Why Bettors Are Looking Beyond the Sportsbook in 2026

If you have been betting long enough, you know one result can reset everything. In 2026, that reality is pushing bettors to look beyond single wagers, weighing sportsbook odds against bonus structures and finding value in places they might have ignored before.

One Result, One Night, One Reminder of How Fast Value Moves

If you bet long enough, you remember the nights that reset everything. February 8, 2026 was one of them. Seattle’s 29–13 win over New England in Super Bowl LX did more than decide a champion. It wiped out futures tickets, crushed certain prop angles and rewarded anyone who had read the matchup correctly.

That kind of result stays with you because it shows how little control you really have once the game starts. Six sacks, three takeaways and suddenly a strong position turns into nothing. You can read a matchup well and still end up on the wrong side of it.

Over time, you stop thinking in terms of one bet at a time. The question becomes how exposed you are to a single outcome and how often you are putting yourself in that position.

The Betting Brain Does Not Stop at the Sportsbook

You are not imagining it if betting feels more crowded now. The numbers back it up. U.S. commercial gaming revenue reached $78.72 billion in 2025, the highest ever recorded. Sports betting accounted for $16.96 billion, while online casino play brought in $10.74 billion. By January 2026, sportsbooks generated $1.61 billion in monthly revenue and online casinos added another $1.00 billion, up more than 21% year over year.

You can see it in how the platforms are built. Odds, boosts, free bets and casino offers sit side by side, and you are seeing all of them at the same time.

Across the NBA this year, form has not held for long. Since the turn of the year, teams have gone in completely different directions. Charlotte, written off earlier in the season, has surged behind LaMelo Ball and Brandon Miller, while Denver has struggled to find consistency with injuries disrupting their rhythm. San Antonio has gone even further, putting together one of the strongest runs in the league with Victor Wembanyama leading the way.

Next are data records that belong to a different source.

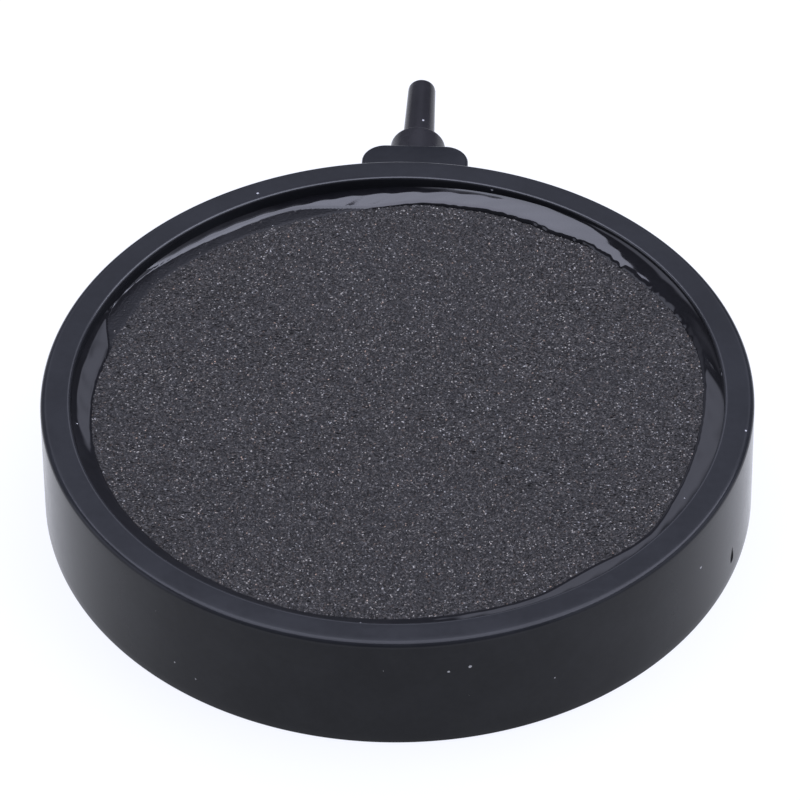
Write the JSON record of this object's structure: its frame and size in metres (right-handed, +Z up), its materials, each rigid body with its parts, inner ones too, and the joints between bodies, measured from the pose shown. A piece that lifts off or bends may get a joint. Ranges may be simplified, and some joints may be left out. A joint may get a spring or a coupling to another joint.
{
  "type": "air stone",
  "caption": "Round low disc of bonded mineral grain glued into a black plastic dish, with a side nipple for airline tubing; air leaves through the pores.",
  "frame": {"origin": "middle of the flat underside, on the dish's axis", "axes": "+Z up along the dish's axis, +Y along the inlet nipple away from the dish, +X to the right seen with the nipple at the back"},
  "size_m": [0.1078, 0.1398, 0.0199],
  "materials": {
    "dish_plastic": "satin black moulding",
    "nipple_plastic": "satin black moulding",
    "bonded_grain": "open pores between fine dark grains, with bright glints",
    "sealant": "wet gloss, cured and slightly wavy",
    "bed_adhesive": "cured adhesive",
    "sleeve_adhesive": "cured adhesive"
  },
  "bodies": {
    "root": {"housing": "dish_plastic", "stone_disc": "bonded_grain", "sealant_bead": "sealant", "bedding_ring": "bed_adhesive", "inlet_nipple": "nipple_plastic", "nipple_bond_sleeve": "sleeve_adhesive"}
  },
  "joints": []
}
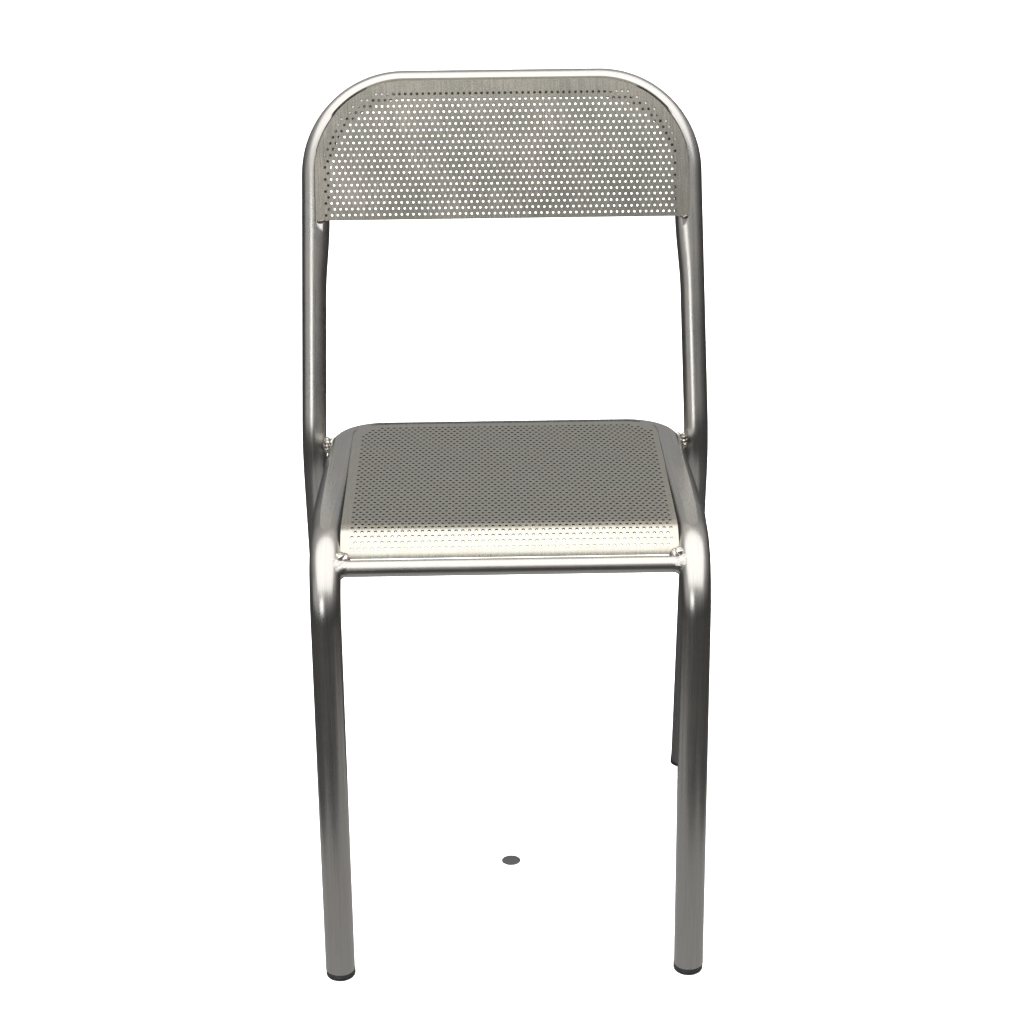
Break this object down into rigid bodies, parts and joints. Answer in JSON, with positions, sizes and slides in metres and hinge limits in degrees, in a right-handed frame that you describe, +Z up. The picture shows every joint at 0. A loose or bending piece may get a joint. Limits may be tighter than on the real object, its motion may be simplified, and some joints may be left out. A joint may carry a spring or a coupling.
{
  "type": "stacking chair",
  "caption": "Stacking chair in bent steel tube, with a flush perforated steel seat that rolls down at the front, a perforated back panel set in the bow, and black glides on the legs.",
  "frame": {"origin": "on the floor, at the middle of the chair's footprint", "axes": "+Z up, +Y towards the back of the chair, +X to the right for someone facing the chair from the front"},
  "size_m": [0.425, 0.4388, 0.8061],
  "materials": {
    "tube_steel": "bare steel tube, brushed lengthwise and clear coated",
    "sheet_steel": "bare perforated steel sheet, fine brushed",
    "weld_bead": "rough weld bead, bright and partly dressed",
    "glide": "black moulded plastic"
  },
  "bodies": {
    "root": {"seat_frame": "tube_steel", "back_frame": "tube_steel", "front_rail": "tube_steel", "seat_panel": "sheet_steel", "back_panel": "sheet_steel", "spacer_left": "tube_steel", "spacer_right": "tube_steel", "glide_front_left": "glide", "glide_front_right": "glide", "glide_rear_left": "glide", "glide_rear_right": "glide", "rail_weld_left": "weld_bead", "rail_weld_right": "weld_bead", "spacer_weld_left": "weld_bead", "spacer_weld_right": "weld_bead", "seat_corner_weld_left": "weld_bead", "seat_corner_weld_right": "weld_bead", "back_corner_weld_left": "weld_bead", "back_corner_weld_right": "weld_bead"}
  },
  "joints": []
}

When you are betting into that kind of movement, you are not just reading matchups. You are constantly reassessing.

That carries over into how you look at promotions. A price boost, a risk-free bet or a reload offer is not just a bonus. It is something you consider in the same way you would weigh a line. You look at what it gives you, what it costs and how it fits into what you are already doing.

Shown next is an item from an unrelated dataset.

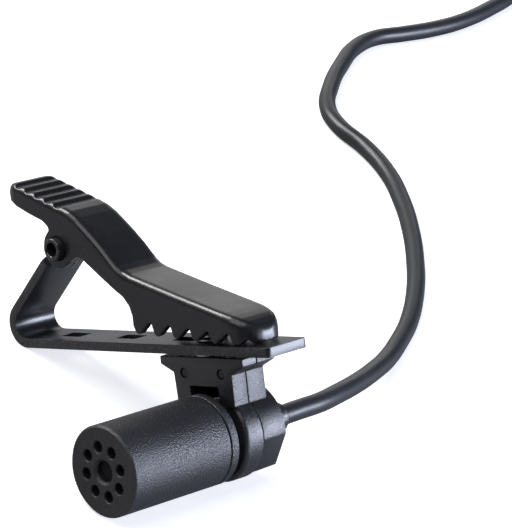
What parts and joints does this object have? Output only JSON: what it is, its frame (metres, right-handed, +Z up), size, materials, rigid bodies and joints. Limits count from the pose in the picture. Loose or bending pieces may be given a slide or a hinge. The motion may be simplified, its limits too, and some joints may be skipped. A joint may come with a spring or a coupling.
{
  "type": "lavalier microphone",
  "caption": "Black lavalier microphone in a ring holder on a sprung tie clip that swivels, with its thin cable wound into a coil and a jack plug on its end.",
  "frame": {"origin": "under the middle of the microphone and clip, on the surface they rest on; the cable and plug aren't counted", "axes": "+Z up; +Y along the microphone's axis from its front face to its cable; +X across, from the clip's sprung bend to its open tip"},
  "size_m": [0.0837, 0.1944, 0.0191],
  "materials": {
    "black_anodised_aluminium": "fine-blasted, satin black anodised",
    "black_plastic": "moulded, satin",
    "black_painted_steel": "smooth satin black coating, bright where it was cut",
    "bright_steel": "bright",
    "spring_steel": "drawn wire",
    "nickel": "nickel plated, polished",
    "cable_pvc": "satin jacket",
    "dust_cloth": "fine acoustic cloth",
    "silicone_rubber": "matte",
    "circuit_board": "solder mask",
    "core_insulation": "smooth",
    "plug_insulator": "moulded, satin"
  },
  "bodies": {
    "microphone": {"mic_housing": "black_anodised_aluminium", "dust_screen": "dust_cloth", "electret_capsule": "nickel", "capsule_gasket": "silicone_rubber", "capsule_board": "circuit_board", "core_wire_signal": "core_insulation", "core_wire_return": "core_insulation", "rear_cap": "black_anodised_aluminium", "strain_relief": "black_plastic", "holder_front": "black_plastic", "holder_rear": "black_plastic", "holder_pin_left": "black_painted_steel", "holder_pin_right": "black_painted_steel", "retaining_wire": "bright_steel", "cable": "cable_pvc", "cable_end": "cable_pvc", "cable_coil": "cable_pvc", "cable_tie": "black_plastic", "plug_boot": "black_plastic", "plug_barrel": "black_anodised_aluminium", "plug_sleeve": "nickel", "plug_rear_insulator": "plug_insulator", "plug_ring_contact": "nickel", "plug_front_insulator": "plug_insulator", "plug_tip": "nickel"},
    "clip": {"lower_jaw": "black_painted_steel", "pivot_pin": "black_painted_steel", "torsion_spring": "spring_steel", "swivel_rivet": "bright_steel", "swivel_washer": "bright_steel"},
    "lever": {"upper_jaw": "black_painted_steel"}
  },
  "joints": [
    {"name": "clip_swivel", "type": "hinge", "parent": "microphone", "child": "clip", "pos_m": [0.01077, 0.00449, 0.01263], "axis": [-0.4719, 0, 0.8817], "range_deg": [-90, 90]},
    {"name": "jaw_hinge", "type": "hinge", "parent": "clip", "child": "lever", "pos_m": [-0.01082, 0.00449, 0.01355], "axis": [0, -1, 0], "range_deg": [0, 28], "stiffness_Nm_per_rad": 0.02, "springref_deg": -28.65, "deforming": ["torsion_spring"]}
  ]
}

Before long, you are not looking at them separately anymore.

When Bonus Value Starts to Look Familiar

You begin to notice how different offers are used together. A free bet on a weekend slate can reduce risk on one side, while a separate offer keeps your balance active without tying everything to the same result. It is not about replacing one type of bet with another. It is about how the pieces fit.

That is why many bettors turn to a comprehensive breakdown of available casino bonuses when they want to see how these offers actually hold up. It is not just a list of promotions. It lays out how welcome bonuses, no-deposit offers and reload deals are structured across different sites, with the terms that matter sitting right next to them. Most welcome bonuses typically range between 50% and 200% deposit matches, but the real difference sits in the conditions behind them. A 15x wagering requirement, for example, means a $1,000 bonus requires $15,000 in total bets before any withdrawal is possible, which is where many offers lose their value in practice.

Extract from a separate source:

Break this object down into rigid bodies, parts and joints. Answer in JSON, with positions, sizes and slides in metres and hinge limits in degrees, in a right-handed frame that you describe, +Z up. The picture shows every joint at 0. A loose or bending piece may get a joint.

Once you start looking at them like that, the gaps show quickly. A bonus that looks strong on the surface can carry tighter time limits or restrictions on which games count. Having those details side by side, along with tools that calculate how much you actually need to bet through based on deposit size, match percentage and wagering requirements, makes it easier to judge whether an offer is usable or just well presented.

Turning Promotions Into a Working Edge

Used properly, the approach becomes practical rather than theoretical. You might take a sportsbook promotion during a busy run of fixtures, knowing it gives you a defined position for that slate, and then use a separate casino offer to stay active once those bets are settled without forcing another high-exposure play.

The key is sequencing and control. You are not stacking offers blindly. You are deciding when each one makes sense, how much of your bankroll it touches and whether the conditions behind it justify the return. That is where experienced bettors separate themselves. They are not chasing bonuses. They are filtering them.

Reading the Board as a Whole

If you step back, you are not separating sports betting and casino play anymore. You are looking at everything in front of you as part of the same picture.

You still follow teams, injuries and matchups. That never changes. A game like Seattle against New England still shows how a defensive edge can decide everything. But you also know one result can swing too much, too quickly to rely on in isolation. So you adjust. You look at where you can stay involved without putting everything on one line. You pay more attention to terms, not just prices. You recognize when an offer holds up and when it only looks good on the surface.

That is what this crossover really is. Not a change in what you bet on, but a change in how you evaluate what is in front of you.

And once you start thinking like that, you are not moving between different types of betting. You are reading all of it the same way.